§ DIRECTIONS FOR THIS TASK: Find the string "with" and gather every line that holds it.

§ SUPPLIED DATA:
+ + + + + + +
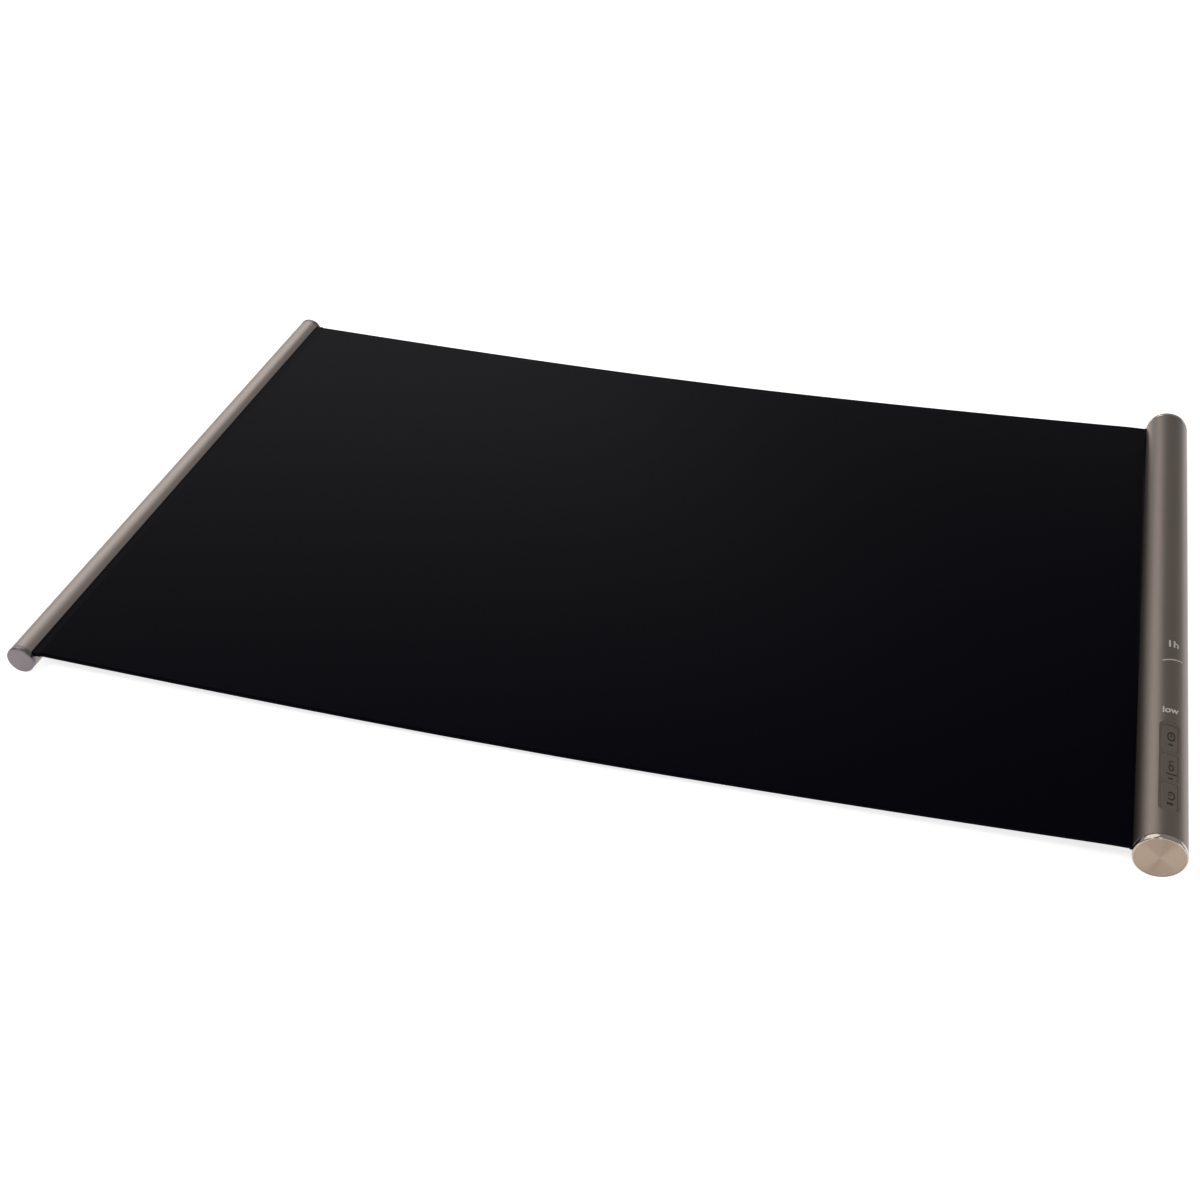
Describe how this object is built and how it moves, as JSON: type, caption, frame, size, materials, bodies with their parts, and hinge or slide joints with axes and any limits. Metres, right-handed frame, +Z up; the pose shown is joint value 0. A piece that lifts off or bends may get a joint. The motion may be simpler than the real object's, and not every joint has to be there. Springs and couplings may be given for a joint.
{
  "type": "electric food warmer tray",
  "caption": "Flexible black silicone warming mat that rolls up, held between a slim steel grip tube and a thicker steel control tube with keys and a mains inlet.",
  "frame": {"origin": "on the table under the middle of the whole object", "axes": "+X from the grip tube to the control tube, +Y from the user to the back along the tubes, +Z up"},
  "size_m": [0.6207, 0.4, 0.0254],
  "materials": {
    "board_laminate": "green solder mask",
    "cap_chrome": "polished",
    "capacitor_case": "moulded yellow",
    "component_black": "moulded epoxy",
    "dome_steel": "stamped",
    "fuse_glass": "clear tube in metal ends",
    "heating_foil": "etched foil",
    "inner_plastic": "moulded black",
    "key_plastic": "satin, metal coloured",
    "lamp_white": "white lens",
    "light_guide_clear": "clear moulded",
    "mat_silicone": "smooth matte black",
    "pin_brass": "plated",
    "relay_case": "moulded blue",
    "rod_steel": "drawn",
    "screw_steel": "plated",
    "spun_disc": "spun, champagne",
    "tray_plastic": "satin, metal coloured",
    "tube_steel": "satin brushed, warm grey",
    "wire_sleeve": "silicone sleeved"
  },
  "bodies": {
    "control_bar": {"back_cap_ring": "cap_chrome", "board_carrier": "inner_plastic", "control_chip": "component_black", "control_tube": "tube_steel", "end_screws": "screw_steel", "filter_capacitor": "capacitor_case", "front_cap_disc": "spun_disc", "front_cap_ring": "cap_chrome", "front_plug": "inner_plastic", "heater_leads": "wire_sleeve", "hem_rod_control": "rod_steel", "indicator_leds": "lamp_white", "inlet_pins": "pin_brass", "inlet_socket": "inner_plastic", "key_tray": "tray_plastic", "light_guide": "light_guide_clear", "main_board": "board_laminate", "mains_fuse": "fuse_glass", "mains_leads": "wire_sleeve", "mat_hem_control": "mat_silicone", "relay": "relay_case", "switch_domes": "dome_steel", "tact_switches": "component_black", "terminal_block": "inner_plastic", "thermal_cutout": "rod_steel"},
    "mat_section_01": {"mat_strip_01": "mat_silicone", "heating_foil_01": "heating_foil"},
    "mat_section_02": {"mat_strip_02": "mat_silicone", "heating_foil_02": "heating_foil"},
    "mat_section_03": {"mat_strip_03": "mat_silicone", "heating_foil_03": "heating_foil"},
    "mat_section_04": {"mat_strip_04": "mat_silicone", "heating_foil_04": "heating_foil"},
    "mat_section_05": {"mat_strip_05": "mat_silicone", "heating_foil_05": "heating_foil"},
    "mat_section_06": {"mat_strip_06": "mat_silicone", "heating_foil_06": "heating_foil"},
    "mat_section_07": {"mat_strip_07": "mat_silicone", "heating_foil_07": "heating_foil"},
    "mat_section_08": {"mat_strip_08": "mat_silicone", "heating_foil_08": "heating_foil"},
    "mat_section_09": {"mat_strip_09": "mat_silicone", "heating_foil_09": "heating_foil"},
    "mat_section_10": {"mat_strip_10": "mat_silicone", "heating_foil_10": "heating_foil"},
    "mat_section_11": {"mat_strip_11": "mat_silicone", "heating_foil_11": "heating_foil"},
    "mat_section_12": {"mat_strip_12": "mat_silicone", "heating_foil_12": "heating_foil"},
    "mat_section_13": {"mat_strip_13": "mat_silicone", "heating_foil_13": "heating_foil"},
    "grip_bar": {"mat_strip_14": "mat_silicone", "grip_tube": "tube_steel", "grip_cap_front": "tube_steel", "grip_cap_back": "tube_steel", "hem_rod_grip": "rod_steel"},
    "key_power": {"key_power": "key_plastic"},
    "key_heat": {"key_heat": "key_plastic"},
    "key_timer": {"key_timer": "key_plastic"}
  },
  "joints": [
    {"name": "mat_bend_01", "type": "hinge", "parent": "control_bar", "child": "mat_section_01", "pos_m": [0.27465, 0, 0.01145], "axis": [0, 1, 0], "range_deg": [-9.52, 0]},
    {"name": "mat_roll", "type": "hinge", "parent": "mat_section_01", "child": "mat_section_02", "pos_m": [0.22865, 0, 0.01217], "axis": [0, 1, 0], "range_deg": [0, 40.8]},
    {"name": "mat_bend_03", "type": "hinge", "parent": "mat_section_02", "child": "mat_section_03", "pos_m": [0.18065, 0, 0.01053], "axis": [0, 1, 0], "range_deg": [0, 41.31]},
    {"name": "mat_bend_04", "type": "hinge", "parent": "mat_section_03", "child": "mat_section_04", "pos_m": [0.13398, 0, 0.00918], "axis": [0, 1, 0], "range_deg": [0, 40.71]},
    {"name": "mat_bend_05", "type": "hinge", "parent": "mat_section_04", "child": "mat_section_05", "pos_m": [0.08865, 0, 0.00811], "axis": [0, 1, 0], "range_deg": [0, 40.4]},
    {"name": "mat_bend_06", "type": "hinge", "parent": "mat_section_05", "child": "mat_section_06", "pos_m": [0.04465, 0, 0.00736], "axis": [0, 1, 0], "range_deg": [0, 40.33]},
    {"name": "mat_bend_07", "type": "hinge", "parent": "mat_section_06", "child": "mat_section_07", "pos_m": [0.00198, 0, 0.007], "axis": [0, 1, 0], "range_deg": [0, 40.44]},
    {"name": "mat_bend_08", "type": "hinge", "parent": "mat_section_07", "child": "mat_section_08", "pos_m": [-0.03935, 0, 0.007], "axis": [0, 1, 0], "range_deg": [0, 40.68]},
    {"name": "mat_bend_09", "type": "hinge", "parent": "mat_section_08", "child": "mat_section_09", "pos_m": [-0.07935, 0, 0.00729], "axis": [0, 1, 0], "range_deg": [0, 41.01]},
    {"name": "mat_bend_10", "type": "hinge", "parent": "mat_section_09", "child": "mat_section_10", "pos_m": [-0.11802, 0, 0.00787], "axis": [0, 1, 0], "range_deg": [0, 41.38]},
    {"name": "mat_bend_11", "type": "hinge", "parent": "mat_section_10", "child": "mat_section_11", "pos_m": [-0.15535, 0, 0.00862], "axis": [0, 1, 0], "range_deg": [0, 41.77]},
    {"name": "mat_bend_12", "type": "hinge", "parent": "mat_section_11", "child": "mat_section_12", "pos_m": [-0.19135, 0, 0.00949], "axis": [0, 1, 0], "range_deg": [0, 42.13]},
    {"name": "mat_bend_13", "type": "hinge", "parent": "mat_section_12", "child": "mat_section_13", "pos_m": [-0.22602, 0, 0.01046], "axis": [0, 1, 0], "range_deg": [0, 50.91]},
    {"name": "mat_bend_14", "type": "hinge", "parent": "mat_section_13", "child": "grip_bar", "pos_m": [-0.25935, 0, 0.01151], "axis": [0, 1, 0], "range_deg": [0, 51.18]},
    {"name": "key_power_press", "type": "slide", "parent": "control_bar", "child": "key_power", "axis": [-0.1736, 0, -0.9848], "range_m": [0, 0.0005], "stiffness_N_per_m": 1500, "springref_m": -0.0003},
    {"name": "key_heat_press", "type": "slide", "parent": "control_bar", "child": "key_heat", "axis": [-0.1736, 0, -0.9848], "range_m": [0, 0.0005], "stiffness_N_per_m": 1500, "springref_m": -0.0003},
    {"name": "key_timer_press", "type": "slide", "parent": "control_bar", "child": "key_timer", "axis": [-0.1736, 0, -0.9848], "range_m": [0, 0.0005], "stiffness_N_per_m": 1500, "springref_m": -0.0003}
  ],
  "couplings": [
    {"joint": "mat_bend_01", "follows": "mat_roll", "ratio": -0.2328},
    {"joint": "mat_bend_03", "follows": "mat_roll", "ratio": 1.012},
    {"joint": "mat_bend_04", "follows": "mat_roll", "ratio": 0.9973},
    {"joint": "mat_bend_05", "follows": "mat_roll", "ratio": 0.9897},
    {"joint": "mat_bend_06", "follows": "mat_roll", "ratio": 0.988},
    {"joint": "mat_bend_07", "follows": "mat_roll", "ratio": 0.9906},
    {"joint": "mat_bend_08", "follows": "mat_roll", "ratio": 0.9966},
    {"joint": "mat_bend_09", "follows": "mat_roll", "ratio": 1.0047},
    {"joint": "mat_bend_10", "follows": "mat_roll", "ratio": 1.0138},
    {"joint": "mat_bend_11", "follows": "mat_roll", "ratio": 1.0232},
    {"joint": "mat_bend_12", "follows": "mat_roll", "ratio": 1.032},
    {"joint": "mat_bend_13", "follows": "mat_roll", "ratio": 1.2473},
    {"joint": "mat_bend_14", "follows": "mat_roll", "ratio": 1.2538}
  ]
}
+ + + + + + +
§ RESPONSE FOR THIS EXERCISE:
Describe how this object is built and how it moves, as JSON: type, caption, frame, size, materials, bodies with their parts, and hinge or slide joints with axes and any limits. Metres, right-handed frame, +Z up; the pose shown is joint value 0. A piece that lifts off or bends may get a joint. The motion may be simpler than the real object's, and not every joint has to be there. Springs and couplings may be given for a joint.
  "caption": "Flexible black silicone warming mat that rolls up, held between a slim steel grip tube and a thicker steel control tube with keys and a mains inlet.",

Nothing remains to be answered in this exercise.